— Exercise details —
Search the material and gather each line with "bending" in it.

====================

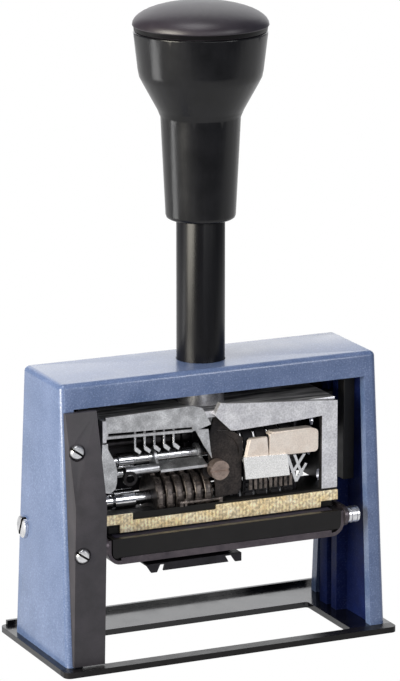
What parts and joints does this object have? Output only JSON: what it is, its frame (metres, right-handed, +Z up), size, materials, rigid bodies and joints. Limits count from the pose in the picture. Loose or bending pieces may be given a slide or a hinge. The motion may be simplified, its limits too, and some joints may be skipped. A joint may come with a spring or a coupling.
{
  "type": "date and numbering stamp",
  "caption": "Hand numbering and date stamp: bridge housing on a base plate, knob on a sprung rod, carriage with number wheels and date bands, and a swinging ink pad.",
  "frame": {"origin": "centre of the base plate's outline, on the surface that the stamp stands on", "axes": "+X to the stamp's right seen from the front, +Y to its rear, +Z up along the plunger rod"},
  "size_m": [0.1084, 0.0516, 0.1919],
  "materials": {
    "blue_paint": "fine textured enamel",
    "black_enamel": "gloss",
    "screw_steel": "turned, zinc plated",
    "spring_steel": "drawn wire",
    "guard_plastic": "satin moulded",
    "black_plastic": "matt moulded",
    "dark_sheet": "blackened sheet",
    "knob_plastic": "gloss",
    "ground_steel": "ground",
    "zinc_casting": "satin plated casting",
    "brass": "satin",
    "grey_sheet": "dull sheet",
    "chrome": "bright plated",
    "wheel_steel": "inked, darkened steel",
    "selector_steel": "brownish turned steel",
    "band_rubber": "matt",
    "beige_plastic": "satin moulded",
    "bright_sheet": "polished sheet",
    "pad_sheet": "burnished sheet",
    "ink_felt": "inked felt"
  },
  "bodies": {
    "frame": {"housing": "blue_paint", "base_plate": "black_enamel", "base_screws": "screw_steel", "guide_tube": "black_enamel", "tube_screws": "screw_steel", "return_spring": "spring_steel", "side_guard": "guard_plastic", "guard_screws": "screw_steel", "pivot_screws": "screw_steel", "guide_rails": "black_plastic", "rear_cover": "dark_sheet"},
    "plunger": {"knob_grip": "knob_plastic", "knob_cap": "knob_plastic", "plunger_rod": "ground_steel", "rod_nut": "screw_steel", "carriage_frame": "zinc_casting", "back_plate": "dark_sheet", "sole_plate": "black_plastic", "type_plate": "black_plastic", "brass_strip": "brass", "guide_shoes": "black_plastic", "bridge_plate": "grey_sheet", "hub_bracket": "dark_sheet", "number_shaft": "ground_steel", "shaft_collars": "chrome", "cross_rods": "ground_steel", "detent_fingers": "spring_steel", "wheel_guard": "grey_sheet", "wheel_cover": "grey_sheet", "side_lever": "grey_sheet", "date_cheeks": "grey_sheet", "date_axle": "ground_steel", "date_former": "grey_sheet", "date_band_1": "band_rubber", "date_band_2": "band_rubber", "date_band_3": "band_rubber", "date_band_4": "band_rubber", "date_cover_large": "beige_plastic", "date_cover_small": "beige_plastic", "date_shroud": "bright_sheet", "date_springs": "spring_steel"},
    "number_wheel_a": {"number_wheel_1": "wheel_steel"},
    "number_wheel_b": {"number_wheel_2": "wheel_steel"},
    "number_wheel_c": {"number_wheel_3": "wheel_steel"},
    "number_wheel_d": {"number_wheel_4": "wheel_steel"},
    "number_wheel_e": {"number_wheel_5": "wheel_steel"},
    "number_wheel_f": {"number_wheel_6": "wheel_steel"},
    "date_wheel_a": {"date_wheel_1": "wheel_steel"},
    "date_wheel_b": {"date_wheel_2": "wheel_steel"},
    "date_wheel_c": {"date_wheel_3": "wheel_steel"},
    "date_wheel_d": {"date_wheel_4": "wheel_steel"},
    "selector": {"selector_knob": "selector_steel"},
    "pawl": {"feed_pawl": "grey_sheet"},
    "pad_carrier": {"pad_frame": "pad_sheet", "pad_tray": "guard_plastic", "ink_pad": "ink_felt", "pad_clip": "dark_sheet", "roller_pins": "ground_steel"},
    "left_roller": {"roller_left": "screw_steel"},
    "right_roller": {"roller_right": "screw_steel"}
  },
  "joints": [
    {"name": "plunger_slide", "type": "slide", "parent": "frame", "child": "plunger", "axis": [0, 0, -1], "range_m": [0, 0.039], "stiffness_N_per_m": 400, "springref_m": -0.03, "deforming": ["return_spring"]},
    {"name": "pad_swing", "type": "hinge", "parent": "frame", "child": "pad_carrier", "pos_m": [0, 0.0113, 0.0363], "axis": [1, 0, 0], "range_deg": [0, 126]},
    {"name": "roller_left_spin", "type": "hinge", "parent": "pad_carrier", "child": "left_roller", "pos_m": [-0.0418, -0.0185, 0.0366], "axis": [1, 0, 0], "continuous": true},
    {"name": "roller_right_spin", "type": "hinge", "parent": "pad_carrier", "child": "right_roller", "pos_m": [0.0418, -0.0185, 0.0366], "axis": [1, 0, 0], "continuous": true},
    {"name": "number_wheel_1_spin", "type": "hinge", "parent": "plunger", "child": "number_wheel_a", "pos_m": [-0.0186, -0.0079, 0.0467], "axis": [1, 0, 0], "continuous": true},
    {"name": "number_wheel_2_spin", "type": "hinge", "parent": "plunger", "child": "number_wheel_b", "pos_m": [-0.0155, -0.0079, 0.0467], "axis": [1, 0, 0], "continuous": true},
    {"name": "number_wheel_3_spin", "type": "hinge", "parent": "plunger", "child": "number_wheel_c", "pos_m": [-0.0124, -0.0079, 0.0467], "axis": [1, 0, 0], "continuous": true},
    {"name": "number_wheel_4_spin", "type": "hinge", "parent": "plunger", "child": "number_wheel_d", "pos_m": [-0.0093, -0.0079, 0.0467], "axis": [1, 0, 0], "continuous": true},
    {"name": "number_wheel_5_spin", "type": "hinge", "parent": "plunger", "child": "number_wheel_e", "pos_m": [-0.0062, -0.0079, 0.0467], "axis": [1, 0, 0], "continuous": true},
    {"name": "number_wheel_6_spin", "type": "hinge", "parent": "plunger", "child": "number_wheel_f", "pos_m": [-0.0031, -0.0079, 0.0467], "axis": [1, 0, 0], "continuous": true},
    {"name": "date_wheel_1_spin", "type": "hinge", "parent": "plunger", "child": "date_wheel_a", "pos_m": [0.0106, -0.0079, 0.0588], "axis": [1, 0, 0], "continuous": true},
    {"name": "date_wheel_2_spin", "type": "hinge", "parent": "plunger", "child": "date_wheel_b", "pos_m": [0.015, -0.0079, 0.0588], "axis": [1, 0, 0], "continuous": true},
    {"name": "date_wheel_3_spin", "type": "hinge", "parent": "plunger", "child": "date_wheel_c", "pos_m": [0.0194, -0.0079, 0.0588], "axis": [1, 0, 0], "continuous": true},
    {"name": "date_wheel_4_spin", "type": "hinge", "parent": "plunger", "child": "date_wheel_d", "pos_m": [0.0238, -0.0079, 0.0588], "axis": [1, 0, 0], "continuous": true},
    {"name": "selector_turn", "type": "hinge", "parent": "plunger", "child": "selector", "pos_m": [-0.001, -0.0162, 0.0549], "axis": [0, 1, 0], "range_deg": [-40, 40]},
    {"name": "pawl_rock", "type": "hinge", "parent": "plunger", "child": "pawl", "pos_m": [-0.0108, -0.0003, 0.0526], "axis": [1, 0, 0], "range_deg": [0, 14]}
  ],
  "couplings": [
    {"joint": "pad_swing", "follows": "plunger_slide", "rad_per_m": 56.38},
    {"joint": "pawl_rock", "follows": "plunger_slide", "rad_per_m": 6.26}
  ]
}
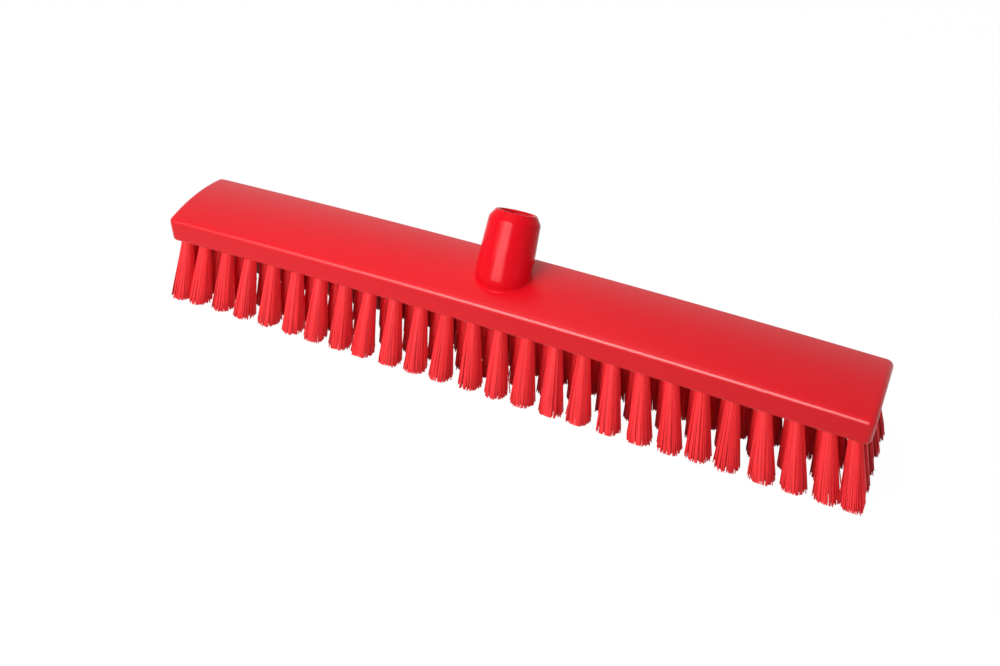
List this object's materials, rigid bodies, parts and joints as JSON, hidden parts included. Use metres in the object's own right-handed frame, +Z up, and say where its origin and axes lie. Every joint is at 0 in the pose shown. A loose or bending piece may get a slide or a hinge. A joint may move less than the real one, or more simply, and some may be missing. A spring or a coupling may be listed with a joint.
{
  "type": "push broom head",
  "caption": "Push broom head: long bowed block with a tilted threaded handle socket and five staggered rows of leaning filament tufts pinned by flat steel anchors.",
  "frame": {"origin": "on the floor, under the centre of the block, in the flat plane of the trimmed filament tips", "axes": "+X along the block, +Y towards the side that the handle socket leans to, +Z up"},
  "size_m": [0.5136, 0.0826, 0.1168],
  "materials": {
    "block": "satin moulded polypropylene",
    "tufts": "extruded polyester filament",
    "anchors": "flat stainless wire"
  },
  "bodies": {
    "root": {"block": "block", "front_row_tufts": "tufts", "second_row_tufts": "tufts", "middle_row_tufts": "tufts", "fourth_row_tufts": "tufts", "back_row_tufts": "tufts", "front_row_anchors": "anchors", "second_row_anchors": "anchors", "middle_row_anchors": "anchors", "fourth_row_anchors": "anchors", "back_row_anchors": "anchors"}
  },
  "joints": []
}
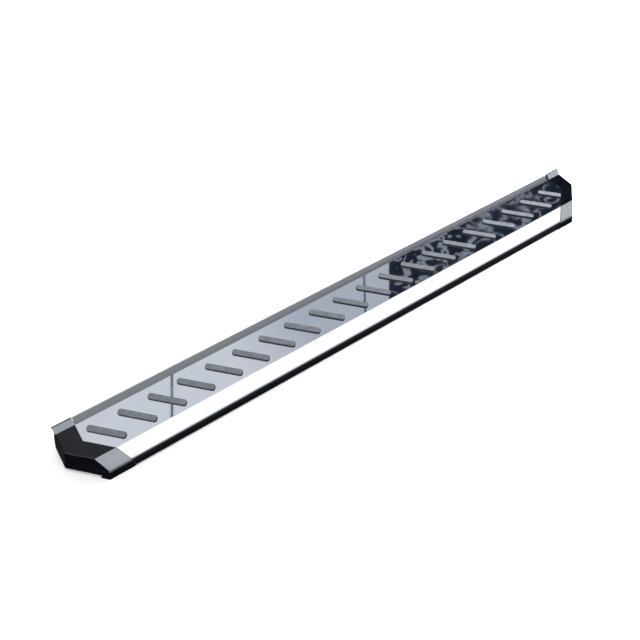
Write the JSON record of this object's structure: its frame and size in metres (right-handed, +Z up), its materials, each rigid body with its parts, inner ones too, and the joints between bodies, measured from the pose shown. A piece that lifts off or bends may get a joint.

====================

— Written reply —
What parts and joints does this object have? Output only JSON: what it is, its frame (metres, right-handed, +Z up), size, materials, rigid bodies and joints. Limits count from the pose in the picture. Loose or bending pieces may be given a slide or a hinge. The motion may be simplified, its limits too, and some joints may be skipped. A joint may come with a spring or a coupling.
List this object's materials, rigid bodies, parts and joints as JSON, hidden parts included. Use metres in the object's own right-handed frame, +Z up, and say where its origin and axes lie. Every joint is at 0 in the pose shown. A loose or bending piece may get a slide or a hinge. A joint may move less than the real one, or more simply, and some may be missing. A spring or a coupling may be listed with a joint.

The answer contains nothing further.